IF 2nd person differentiates a dual, THEN so does 3rd.
- Keywords
- pronoun, personal pronoun, number, dual, 3rd person, 2nd person
- Domain
- inflection
- Type
- mutual implication
- Status
- achronic
- Quality
- absolute
- Basis
- languages in Humboldt 1830, including Basque (isolate), Greenlandic (Eskimo-Aleut), Saami (Uralic), Tahitian, Malay (both Malayo-Polynesian), Indo-European (e.g. Sanskrit, Ancient Greek), Semitic languages, American languages (e.g.
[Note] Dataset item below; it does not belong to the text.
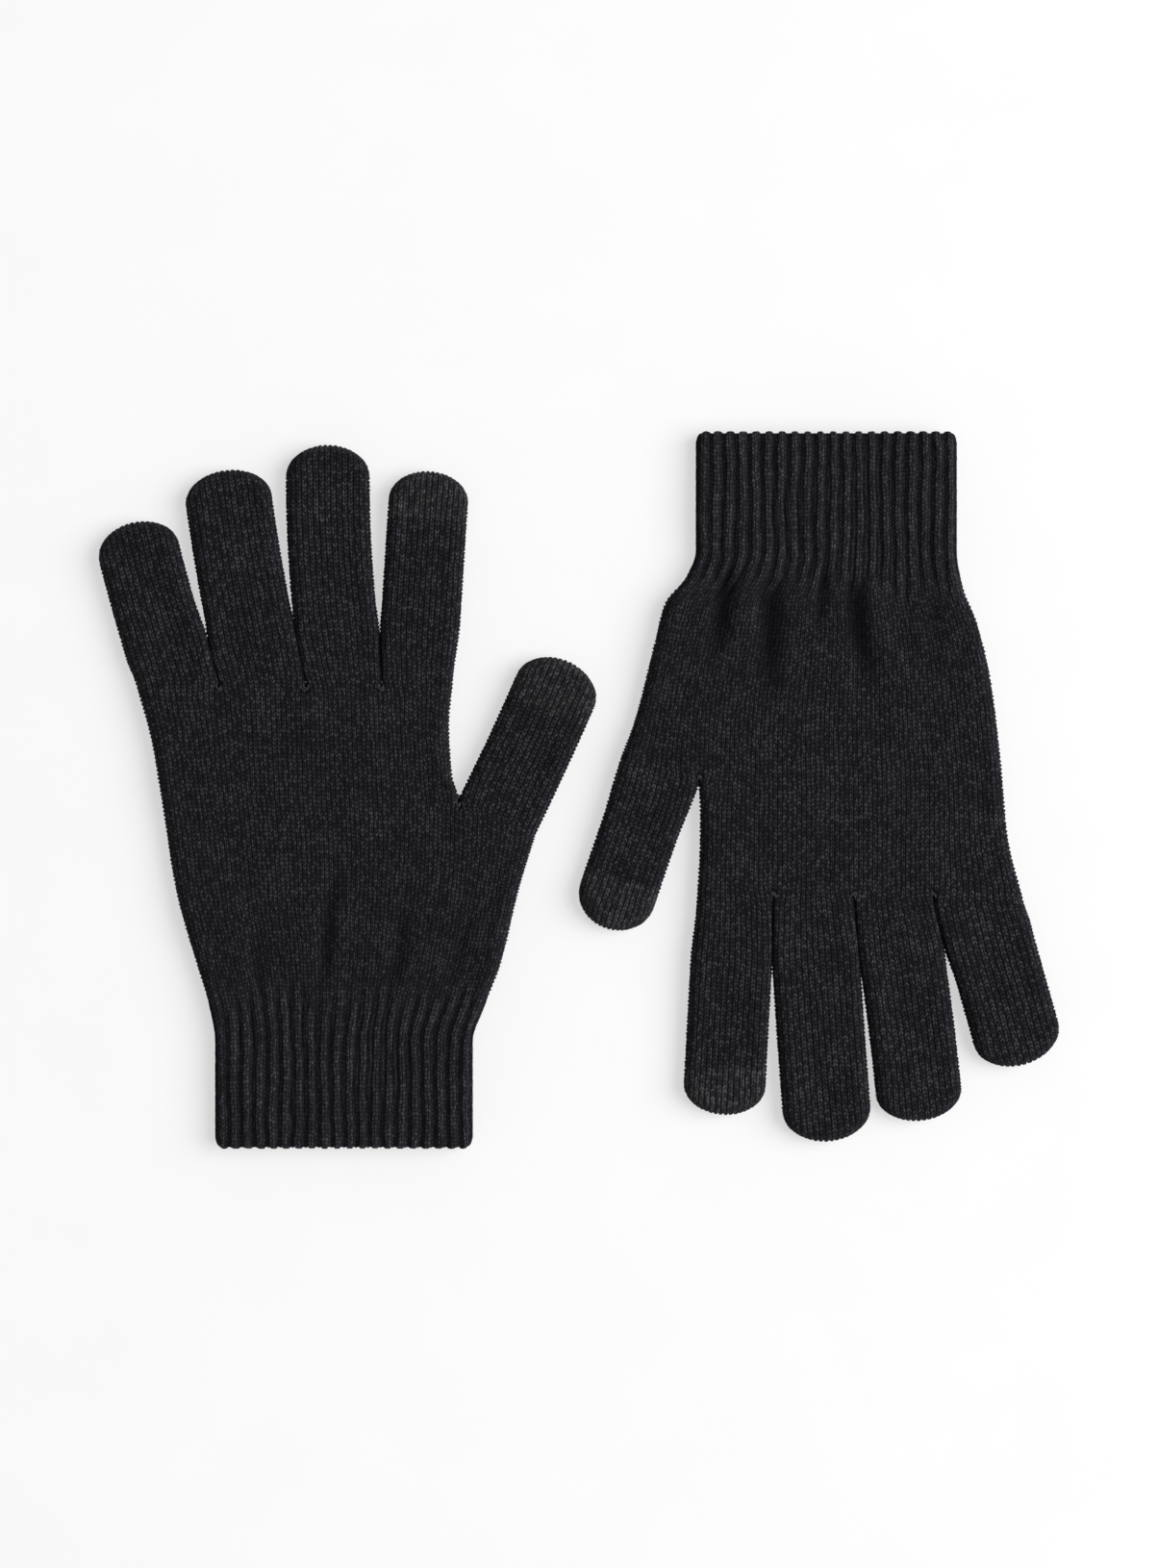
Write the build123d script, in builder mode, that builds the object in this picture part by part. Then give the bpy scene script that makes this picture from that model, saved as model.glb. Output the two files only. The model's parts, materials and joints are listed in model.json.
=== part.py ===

Quechua, Totonaca, Huasteca, Mapuche, Tamanaca, Chayma)
- Source
- Humboldt 1830, as interpreted in Plank 1989: 302; Plank 1994: 232
- Counterexamples
- Languages with pronominal dual in 3rd but not 2nd person (thus violating the first sub-claim):1. In Hupa (Athabaskan), the indirect way of expressing duality, by means of simultaneously marking verbs as plural and non-plural, is restricted to 3rd person subjects (Plank 1989: 303-4).2. In South Arabian (Semitic, Afro-Asiatic), dual with nouns and verb agreement is restricted to 3rd person.3. In Tunica (isolate remotely related to Algonquian), the pronominal dual is limited to the masculine gender of the 3rd person.4. Certain dialects of Ostyak (Ob-Ugric, Uralic) (Kazym: Rédei 1968).5. Sedang (Mon-Khmer, Austroasiatic) has a dual in both inclusive and exclusive 1st persons and in 3rd person but not in 2nd (Smith 1979). Language with pronominal dual in 2nd person but not 3rd person (thus violating the second sub-claim):1. In Dizi (Omotic, Afro-Asiatic), independent pronouns and prefixal possessives have been claimed to have no dual except for 2nd person (Allan 1976) . This, however, might be a misanalysis as suggested by Hayward (pc to Plank, see Plank 1989: 326, note 8). No other Omotic language has a dual.